I have the following Query:

explain analyze
SELECT split_part(full_path, '/', 4)::INT AS account_id,
 split_part(full_path, '/', 6)::INT AS note_id,
 split_part(full_path, '/', 9)::TEXT AS variation,
 st_size,
 segment_index,
 reverse(split_part(reverse(full_path), '/', 1)) as file_name,
 i.st_ino,
 full_path,
 (i.st_size / 1000000::FLOAT)::NUMERIC(5,2) || 'MB' AS size_mb
FROM gorfs.inodes i
JOIN gorfs.inode_segments s
 ON i.st_ino = s.st_ino_target
WHERE
 i.checksum_md5 IS NOT NULL
 AND s.full_path ~ '^/userfiles/account/[0-9]+/[a-z]+/[0-9]+'
 AND i.st_size > 0;
 split_part(s.full_path, '/', 4)::INT IN (
SELECT account.id
 FROM public.ja_clients AS account
 WHERE
 NOT (
 ((account.last_sub_pay > EXTRACT('epoch' FROM (transaction_timestamp() - CAST('4 Months' AS INTERVAL)))) AND (account.price_model > 0)) OR
 (account.regdate > EXTRACT('epoch' FROM (transaction_timestamp() - CAST('3 Month' AS INTERVAL)))) OR
 (((account.price_model = 0) AND (account.jobcredits > 0)) AND (account.last_login > EXTRACT('epoch' FROM (transaction_timestamp() - CAST('4 Month' AS INTERVAL)))))
 ) LIMIT 100
);

Explain analyze link: http://explain.depesz.com/s/Oc6

The query is taking ages, and I can't get the problem solved.

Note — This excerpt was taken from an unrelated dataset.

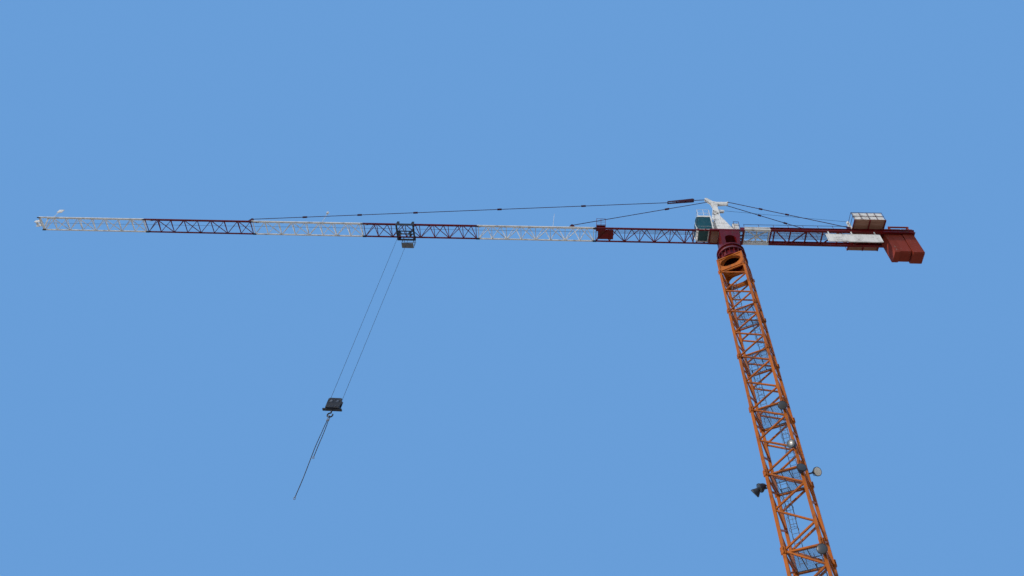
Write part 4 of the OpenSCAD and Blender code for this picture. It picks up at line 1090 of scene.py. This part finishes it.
class CRANE_OT_head_joint(bpy.types.Operator):
    """Bolted joint plates over the tower head's two side plates and its upper part."""

    bl_idname = "crane.head_joint"
    bl_label = "Tower head joint"

    def execute(self, context):
        deck, knee, column_top = 15.0, 290.0, 505.0
        foot_half, top_half = 62.0, 14.0
        foot_front, knee_front = 67.0, 84.0
        foot_back, knee_back = 60.0, -16.0
        low, top = 140.0, 240.0
        lean = (foot_half - top_half) / (column_top - deck)
        front_lean = (knee_front - foot_front) / (knee - deck)
        back_lean = (foot_back - knee_back) / (knee - deck)
        out = foot_half - lean * (low - deck)
        proud = 1.5
        thick = 6.0
        plate = block(along_jib(-100, -70, low), along_jib(60, -20, top), 0.0002)
        cuts = [(along_jib(0, -out - proud, low), (0, -1, lean)),
                (along_jib(0, -out - proud + thick, low), (0, 1, -lean)),
                (along_jib(-foot_front - front_lean * (low - deck), 0, low), (-1, 0, -front_lean)),
                (along_jib(foot_back - back_lean * (low - deck), 0, low), (1, 0, back_lean))]
        for place, normal in cuts:
            trim(plate, place, normal)
        heads = bolt_head(2.6 * MM, 3.2 * MM)
        tilt = Matrix.Rotation(QUARTER - math.atan(lean), 4, "X")
        places = [Matrix.Translation(along_jib(x, -out - proud + lean * (z - low), z)) @ tilt
                  for z in (150, 166, 216, 232) for x in (-66, -46, -26, -8)]
        side = joined([plate, spread(heads, places)])
        pair = spread(side, [Matrix(), Matrix.Rotation(math.pi, 4, "Z") @ Matrix.Diagonal((-1, 1, 1, 1))])
        edit(pair, bpy.ops.mesh.normals_make_consistent, inside=False)
        seat(pair, "head_joint_plates", "upperworks", "white_paint")
        return {"FINISHED"}


# Cab

class CRANE_OT_cab(bpy.types.Operator):
    """Window seals, lower side panes and corner glass, the wiper, and the door's edge and handle."""

    bl_idname = "crane.cab"
    bl_label = "Cab fittings"

    def window(self, y):
        """A seal along one side window's outline: straight sill, top and back, and a bulged front."""
        back, front, sill, top = -12.0, -145.0, 52.0, 206.0
        centre_x, centre_z, radius = 115.0, 96.6, 246.0
        base = along_jib(-105, 0, 15.3)
        arc = [top + (sill - top) * k / 12 for k in range(13)]
        outline = [(back, sill), (back, top)]
        outline += [(centre_x - math.sqrt(radius ** 2 - (z - centre_z) ** 2), z) for z in arc]
        points = [(base.x + max(x, front) * MM, y, base.z + z * MM) for x, z in outline]
        alone(curve_along("seal", points, 1.5 * MM, 2, closed=True))
        bpy.ops.object.convert(target="MESH")
        return bpy.context.object

    def corner(self, y):
        """The glass that wraps from the curved front on to one side, from the face y outwards in Y."""
        centre = along_jib(10, y, 111.9)
        end = centre + Vector((0, 1.2 * MM, 0))
        past = Vector((0, 5 * MM, 0))
        pane = bar(centre, end, 259.8 * MM, 160)
        cut(pane, bar(centre - past, end + past, 248 * MM, 160))
        for place, normal in ((along_jib(-205, 0, 0), (1, 0, 0)), (along_jib(0, 0, 20), (0, 0, -1)),
                              (along_jib(0, 0, 221), (0, 0, 1))):
            trim(pane, place, normal)
        return pane

    def execute(self, context):
        side = 63 * MM
        seals = [self.window(y) for y in (-side + 0.5 * MM, side - 0.5 * MM)]
        seat(joined(seals), "window_seals", "upperworks", "dark_steel", "seal_rubber")
        panes = [block(along_jib(-238, y, 20), along_jib(-118, y + 1.2, 63), 0.5 * MM) for y in (-64, 62.8)]
        seat(joined(panes), "lower_side_panes", "upperworks", "cab_glass")
        corners = [self.corner(y) for y in (-63.9, 62.7)]
        seat(joined(corners), "cab_corner_glass", "upperworks", "cab_glass")
        arm = bar(along_jib(-246, -12, 58), along_jib(-251, -21, 132), 1.0 * MM, 8)
        blade = bar(along_jib(-250.6, -21, 98), along_jib(-245.8, -21, 165), 1.1 * MM, 6)
        hub = bar(along_jib(-248, -12, 58), along_jib(-243, -12, 58), 3 * MM, 12, 0.4 * MM)
        seat(joined([arm, blade, hub]), "cab_wiper", "upperworks", "dark_steel", "seal_rubber")
        back = -105
        edges = [block(along_jib(back - 0.4, y0, z0), along_jib(back + 1.4, y1, z1), 0.4 * MM)
                 for y0, y1, z0, z1 in ((-24, -22, 20, 205), (22, 24, 20, 205), (-24, 24, 205, 207))]
        handle = bar(along_jib(back + 3, 17, 100), along_jib(back + 3, 17, 122), 1.2 * MM, 8, 0.3 * MM)
        seat(joined([*edges, handle]), "cab_door_trim", "upperworks", "white_paint")
        return {"FINISHED"}


# Counter-jib fittings

class CRANE_OT_winch(bpy.types.Operator):
    """Rope on the hoist drum, cooling fins on its motor and bolts on its gearbox."""

    bl_idname = "crane.winch"
    bl_label = "Winch fittings"

    def execute(self, context):
        radius = context.scene.crane_ropes.rope / 2
        first_turn = along_jib(1079, -28, 100)
        turns = ring(first_turn, 24 * MM + radius, radius, UPRIGHT, 40, 6)
        row(turns, 24, (0, 2 * radius, 0))
        seat(turns, "drum_rope", "upperworks", "dark_steel", "hoist_rope")
        floor = 57.6
        fin = bar(along_jib(1175, -14, floor + 34), along_jib(1176, -14, floor + 34), 21.4 * MM, 32)
        row(fin, 12, (3.6 * MM, 0, 0))
        box = block(along_jib(1186, -8, floor + 52), along_jib(1210, 6, floor + 64), 1.0 * MM)
        seat(joined([fin, box]), "motor_fins", "upperworks", "white_paint")
        upright = Matrix.Rotation(QUARTER, 4, "X")
        places = [Matrix.Translation(along_jib(x, -34, floor + z)) @ upright
                  for x in (1123, 1135, 1147, 1159, 1167) for z in (5, 57)]
        seat(spread(bolt_head(2 * MM, 2 * MM), places), "gearbox_bolts", "upperworks", "dark_steel")
        return {"FINISHED"}


class CRANE_OT_cabinet(bpy.types.Operator):
    """The switch cabinet that stands on the slewing frame's deck."""

    bl_idname = "crane.cabinet"
    bl_label = "Switch cabinet"

    def execute(self, context):
        left, right, face, back, low, top = 64, 112, -40, -6, 18.4, 150
        body = block(along_jib(left, face, low), along_jib(right, back, top), 1.2 * MM)
        door_sides = [left + 23 * k for k in (0, 1)]
        doors = [block(along_jib(x + 2, face - 1.6, low + 6), along_jib(x + 22, face + 0.2, top - 5),
                       0.5 * MM) for x in door_sides]
        handles = [bar(along_jib(left + x, face - 2.4, 78), along_jib(left + x, face - 2.4, 92), 0.9 * MM, 8,
                       0.2 * MM) for x in (20, 27)]
        slats = [block(along_jib(x + 6, face - 2.4, z), along_jib(x + 18, face - 1.4, z + 1.6), 0.2 * MM)
                 for x in door_sides for z in [30 + 3.4 * i for i in range(7)]]
        roof = block(along_jib(left - 2.5, face - 4, top), along_jib(right + 2.5, back + 2, top + 2.5))
        seat(joined([body, *doors, *handles, *slats, roof]), "switch_cabinet", "upperworks", "white_paint")
        return {"FINISHED"}


class CRANE_OT_board_trim(bpy.types.Operator):
    """The bare board's edge frame and its rivets."""

    bl_idname = "crane.board_trim"
    bl_label = "Board trim"

    def execute(self, context):
        low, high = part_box("name_board")
        high.z = JIB_Z - 40 * MM
        length = high.x - low.x
        front, back = low.y - 1.2 * MM, low.y + 0.5 * MM
        wide, half_seam, rivets = 4 * MM, 0.4 * MM, 24
        rails = [block((low.x, front, z), (high.x, back, z + wide), 0.4 * MM) for z in (low.z, high.z - wide)]
        stiles = [block((x, front, low.z), (x + wide, back, high.z), 0.4 * MM)
                  for x in (low.x, high.x - wide)]
        seams = [block((x - half_seam, low.y - 0.3 * MM, low.z + wide),
                       (x + half_seam, low.y + 0.3 * MM, high.z - wide), 0.1 * MM)
                 for x in [low.x + length * k / 3 for k in (1, 2)]]
        rivet = bar((0, -0.6 * MM, 0), (0, 0, 0), 1.0 * MM, 8, 0.2 * MM)
        spots = [Matrix.Translation((low.x + length * (k + 0.5) / rivets, front, z))
                 for k in range(rivets) for z in (low.z + wide / 2, high.z - wide / 2)]
        pieces = [*rails, *stiles, *seams, spread(rivet, spots)]
        seat(joined(pieces), "board_trim", "upperworks", "white_paint")
        return {"FINISHED"}


class CRANE_OT_slab_fittings(bpy.types.Operator):
    """Lifting eyes on the counterweight's slabs."""

    bl_idname = "crane.slab_fittings"
    bl_label = "Slab fittings"

    def execute(self, context):
        slab_top, first, half, pitch, extra_gap = 60, 1250.5, 21.2, 42.9, 6
        eye = ring((0, 0, 7 * MM), 6 * MM, 1.8 * MM, UPRIGHT, 20, 8)
        middles = [first + half + pitch * k + (extra_gap if k > 2 else 0) for k in range(5)]
        places = [Matrix.Translation(along_jib(x, y, slab_top)) for x in middles for y in (-58, 58)]
        seat(spread(eye, places), "slab_eyes", "upperworks", "dark_steel")
        return {"FINISHED"}


OPERATORS = (
    CRANE_OT_stage, CRANE_OT_finishes, CRANE_OT_slings, CRANE_OT_mast_joints, CRANE_OT_ladder_cages,
    CRANE_OT_base_nuts, CRANE_OT_slewing_support, CRANE_OT_ring_bolts, CRANE_OT_rest_platforms,
    CRANE_OT_jib_joints, CRANE_OT_gratings, CRANE_OT_boards, CRANE_OT_falls, CRANE_OT_block_fittings,
    CRANE_OT_lamps, CRANE_OT_head_joint, CRANE_OT_cab, CRANE_OT_winch, CRANE_OT_cabinet,
    CRANE_OT_board_trim, CRANE_OT_slab_fittings,
)


class CRANE_PT_panel(bpy.types.Panel):
    """The crane's groups of pieces and their settings."""

    bl_label = "Tower crane"
    bl_idname = "CRANE_PT_panel"
    bl_space_type = "VIEW_3D"
    bl_region_type = "UI"
    bl_category = "Tower crane"

    def draw(self, context):
        for operator in OPERATORS:
            self.layout.operator(operator.bl_idname)
        for name in GROUPS:
            group = getattr(context.scene, name)
            for key in group.__annotations__:
                self.layout.prop(group, key)


GROUPS = {"crane_finishes": CraneFinishes, "crane_mast": CraneMastSizes, "crane_decks": CraneDeckSizes,
          "crane_ropes": CraneRopeSizes, "crane_view": CraneView}


def register():
    for cls in (*GROUPS.values(), *OPERATORS, CRANE_PT_panel):
        bpy.utils.register_class(cls)
    for name, group in GROUPS.items():
        setattr(bpy.types.Scene, name, bpy.props.PointerProperty(type=group))


def unregister():
    for name in GROUPS:
        delattr(bpy.types.Scene, name)
    for cls in (CRANE_PT_panel, *reversed(OPERATORS), *GROUPS.values()):
        bpy.utils.unregister_class(cls)


def main():
    register()
    for operator in OPERATORS:
        group, name = operator.bl_idname.split(".")
        getattr(getattr(bpy.ops, group), name)()


if __name__ == "__main__":
    main()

These are the index I've already created on the inode_segments table:

Indexes:
 "ix_account_id_from_full_path" "btree" (("split_part"("full_path"::"text", '/'::"text", 4)::integer)) WHERE "full_path"::"text" ~ '^/userfiles/account/[0-9]+/[a-z]+/[0-9]+'::"text"
 "ix_inode_segments_ja_files_lookup" "btree" ((
CASE
 WHEN "full_path"::"text" ~ '/[^/]*\.[^/]*$'::"text" THEN "upper"("regexp_replace"("full_path"::"text", '.*\.'::"text", ''::"text", 'g'::"text"))
 ELSE NULL::"text"
END)) WHERE "gorfs"."is_kaminski_note_path"("full_path"::"text")
 "ix_inode_segments_notes_clientids" "btree" (("split_part"("full_path"::"text", '/'::"text", 4)::integer)) WHERE "gorfs"."is_kaminski_note_path"("full_path"::"text")
 "ix_inode_segments_notes_clientids2" "btree" ("full_path")
 "ix_inode_segments_notes_fileids" "btree" (("split_part"("full_path"::"text", '/'::"text", 8)::integer)) WHERE "gorfs"."is_kaminski_note_path"("full_path"::"text")
 "ix_inode_segments_notes_noteids" "btree" ((NULLIF("split_part"("full_path"::"text", '/'::"text", 6), 'unassigned'::"text")::integer)) WHERE "gorfs"."is_kaminski_note_path"("full_path"::"text")

These are the index I've already created on the inodes table:

 Indexes:
 "ix_inodes_checksum_st_size" "btree" ("checksum_md5", "st_size") WHERE "checksum_md5" IS NOT NULL

Question:

What else can I do to improve the Performance of the Query?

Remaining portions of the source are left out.